Wife of Haiti’s president barred from running as Senate candidate

PORT-AU-PRINCE, (Reuters) – Sophia Martelly, wife of Haiti’s president, Michel Martelly, has been barred from running for a Senate seat in legislative elections this August, Haiti’s electoral authority announced yesterday.

Sophia Martelly
Sophia Martelly

Sophia Martelly was born in New York and the National Bureau of Electoral Disputes determined she does not meet the citizenship requirements to run for office in Haiti.

She renounced her U.S. citizenship last year, but some of her opponents argued that by not filing for a Haitian passport when she was 18 she considered herself American only.

The announcement was posted on a wall at the Provisional Electoral Council (CEP) and reported on local radio yesterday morning.
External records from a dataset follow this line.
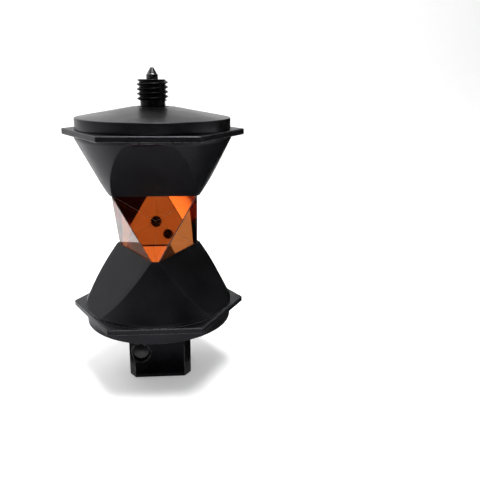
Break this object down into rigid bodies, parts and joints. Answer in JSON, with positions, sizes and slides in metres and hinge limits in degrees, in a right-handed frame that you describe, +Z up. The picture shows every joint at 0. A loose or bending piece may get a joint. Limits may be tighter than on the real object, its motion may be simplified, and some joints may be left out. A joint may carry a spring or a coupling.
{
  "type": "survey prism",
  "caption": "All-round surveying prism: corner-cube prisms between two black funnel housings, threaded stud with pointer on top, snap-in socket with release button below.",
  "frame": {"origin": "centre of the socket's bottom face, the point the prism stands on", "axes": "+Z up along the stud and socket axis, the release button faces -Y, flange corners on +X and -X"},
  "size_m": [0.0932, 0.081, 0.166],
  "materials": {
    "housing": "satin moulded black",
    "cover": "satin moulded black",
    "block": "satin moulded black",
    "button": "satin black",
    "stud": "black oxide steel",
    "tip": "polished black steel",
    "prism_glass": "polished glass, copper-coated backs",
    "core_alloy": "machined",
    "rubber": "matt",
    "zinc_steel": "zinc plated",
    "spring_steel": "bright",
    "bush": "turned stainless"
  },
  "bodies": {
    "prism_body": {"point_tip": "tip", "threaded_stud": "stud", "top_cover": "cover", "top_seal": "rubber", "stud_washer": "zinc_steel", "stud_nut": "zinc_steel", "upper_housing": "housing", "core_screw_upper": "zinc_steel", "upper_gasket": "rubber", "upper_core": "core_alloy", "prism_1": "prism_glass", "prism_2": "prism_glass", "prism_3": "prism_glass", "prism_4": "prism_glass", "prism_5": "prism_glass", "prism_6": "prism_glass", "lower_core": "core_alloy", "lower_gasket": "rubber", "core_screw_lower": "zinc_steel", "lower_housing": "housing", "bottom_cover": "cover", "bottom_seal": "rubber", "socket_screw_1": "zinc_steel", "socket_screw_2": "zinc_steel", "socket_screw_3": "zinc_steel", "socket_screw_4": "zinc_steel", "socket_block": "block", "socket_bush": "bush", "plunger_spring": "spring_steel", "retaining_pin": "spring_steel"},
    "release_button": {"release_plunger": "button"}
  },
  "joints": [
    {"name": "release_button_slide", "type": "slide", "parent": "prism_body", "child": "release_button", "axis": [0, 1, 0], "range_m": [0, 0.003], "stiffness_N_per_m": 600, "springref_m": -0.003, "deforming": ["plunger_spring"]}
  ]
}
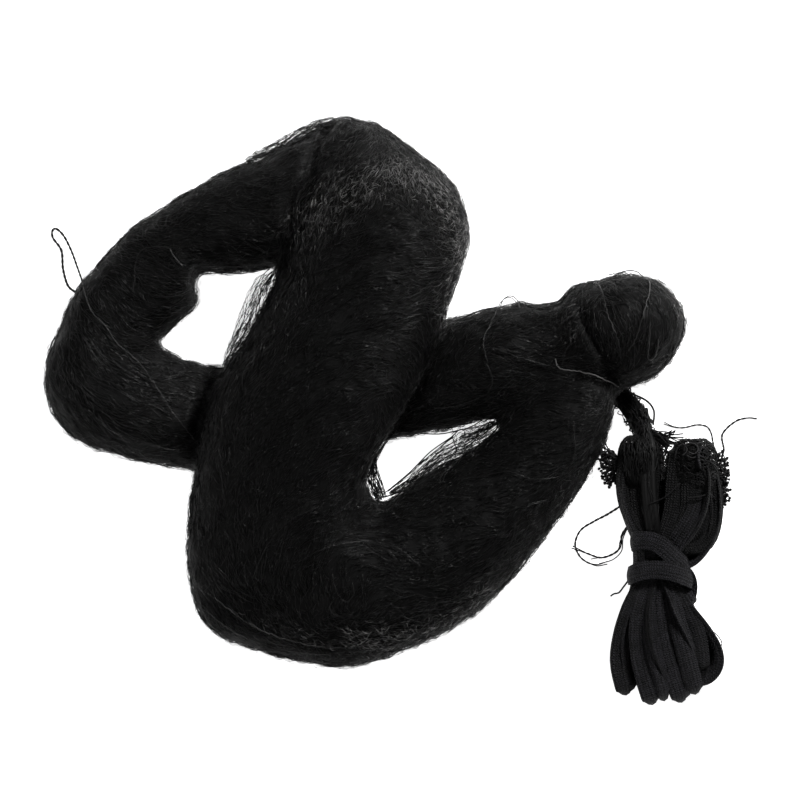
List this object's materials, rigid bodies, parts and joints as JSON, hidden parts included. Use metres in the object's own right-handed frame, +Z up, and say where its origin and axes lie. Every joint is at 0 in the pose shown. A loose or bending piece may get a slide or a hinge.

“I appreciate the decision,” said Gerald Gilles, a former senator and candidate for the same Senate seat Martelly had hoped to run for in the West Department, which includes the capital, Port-au-Prince. “The CEP showed itself a credible organization. This is good news. It’s a sign that elections will happen,” he added.

Martelly and her husband have been the object of intense scrutiny and protest recently after a judge released two leaders of a drugs and kidnapping ring with ties to the Martelly family.

One of the ring’s leaders, who goes by the street name Sonson La Familia, is a close friend of Sophia Martelly’s brother.